I did read Godel, Escher, Bach some 30 years ago, along with some some additional arcane material concerning the incompleteness theorem that, shall we say, I skimmed over.

I have often heard Godel's result characterized as a 'trick' depending on self-reference. Has this actually been established? To put it more explicitly, consider Proposition A: "All unprovable truths in (sufficiently general) formal systems are self-referential".

It strikes me that A is possibly true, possibly self-referential, and possibly unprovable, or some combination thereof.

At this point I would need a stiff drink to proceed further, and need to finish packing. Good luck, all.

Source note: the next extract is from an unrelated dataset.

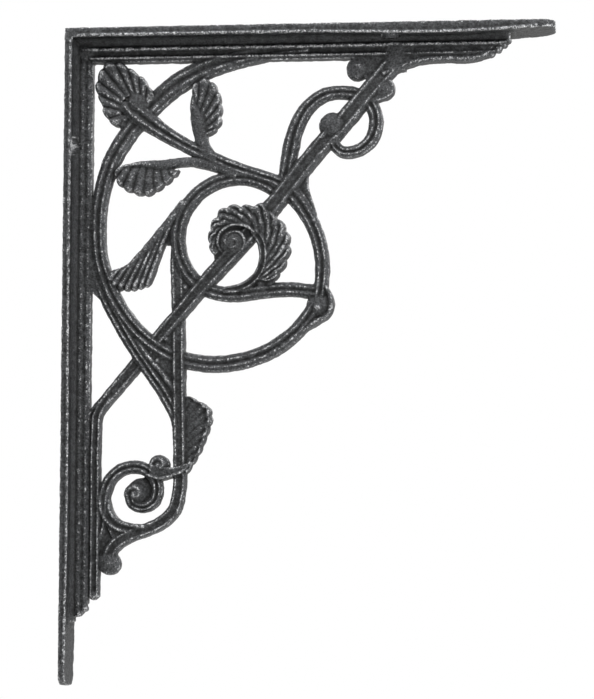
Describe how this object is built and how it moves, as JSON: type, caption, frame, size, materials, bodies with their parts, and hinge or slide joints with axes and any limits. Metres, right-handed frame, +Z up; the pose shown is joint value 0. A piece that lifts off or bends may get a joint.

Posted by SunMesa at July 23, 2009 06:37 PM

SteveB: I wish I could say I enjoy blogging about politics, but I don't. The ugliness of the people in politics disgusts me. But math, music, philosophy, humor, yes I really love that stuff...

Rob: You wouldn't do this to us, would you? So I have to assume that Jon impersonated you.

SM: Self-reference is a tricky thing, right, because I can hide it very well. But if by that you mean, are all unprovable sentences obviously self-referential, in the sense that they look like P(t), where t refers to P(t), then the answer is clearly no. There's nothing self-referential about the unsolvability of Diophantine equations, or the Continuum Hypothesis, etc.

I believe that diagonalization is always needed in the proof, however. Certainly there's a lot of that in the proofs of the 2 examples I mentioned. Of course, maybe one can argue that self-reference and diagonalization are related. I guess they are. But the point is that they need not appear explicitly in the statement. They can be hidden in the proofs.

I've always viewed Goedel's proof as a nice twist on Cantor's work. I don't understand why Cantor doesn't get more credit. They were two madmen, but Cantor is the one who built the madhouse.

Happy packing (and a good trip, wherever you're going).

Posted by Bernard Chazelle at July 23, 2009 07:26 PM

Naw, Jonathan has much better taste than that. Besides, I’m a habitual liar and that’s the truth.

Seriously, your essay on torture is outstanding. I couldn’t agree more with your conclusion.

Posted by Rob Payne at July 23, 2009 11:34 PM

"That life is worth living is the most necessary of assumptions and, were it not assumed, the most impossible of conclusions."
-George Santayana

Posted by I do not recommend this site at July 23, 2009 11:37 PM

Hey, Chazelle, I take off my shoes to count over ten. Go back to politics.

Posted by Rosemary Molloy at July 24, 2009 06:56 AM

This is an amusing post, Bernard, but I object to your description of the proofs as not hard. When I was in eleventh grade, my math teacher loaned me GEB, and after I read it the first thing I did was to get a translated copy of On Undecidable Propositions. I had no prior experience with formal logic and found it very difficult reading. I eventually understood most, but not all of the proof. Four years later, in college, I took a course in recursion theory, and read the paper again. Of course this time, it made much more sense, much more easily, but I still wouldn't characterise it as "not hard." The string of thirty-odd definitions on the way to Theorem 6 is definitely nontrivial, and further, as far as I know no one before Goedel had thought of coding first-order formulae as naturals and performing operations on them. It is hard. That's why there are a number of books trying to help people understand it.

Also, trying to use the Incompleteness Theorems to prove something unrelated to formal systems is annoying, and also amateurish. (I'm not saying this is what SunMesa was doing; s/he was merely analogizing.) This desire to stretch math further than it can go in describing vague philosophical concepts makes me root for a return to natural-language philosophy in spite of my own fondness for formal logic.

Posted by Save the Oocytes at July 25, 2009 11:54 AM

please, give us a break. the posts on bach and bird and math and whatever aren't good reading and they're off topic. they detract from atr. move 'em to bernardsmusicandmusings.blg and let's keep atr to more political topics.

Posted by jerry at July 28, 2009 01:57 AM

The mathematical is political.

Posted by Solar Hero at July 28, 2009 02:16 PM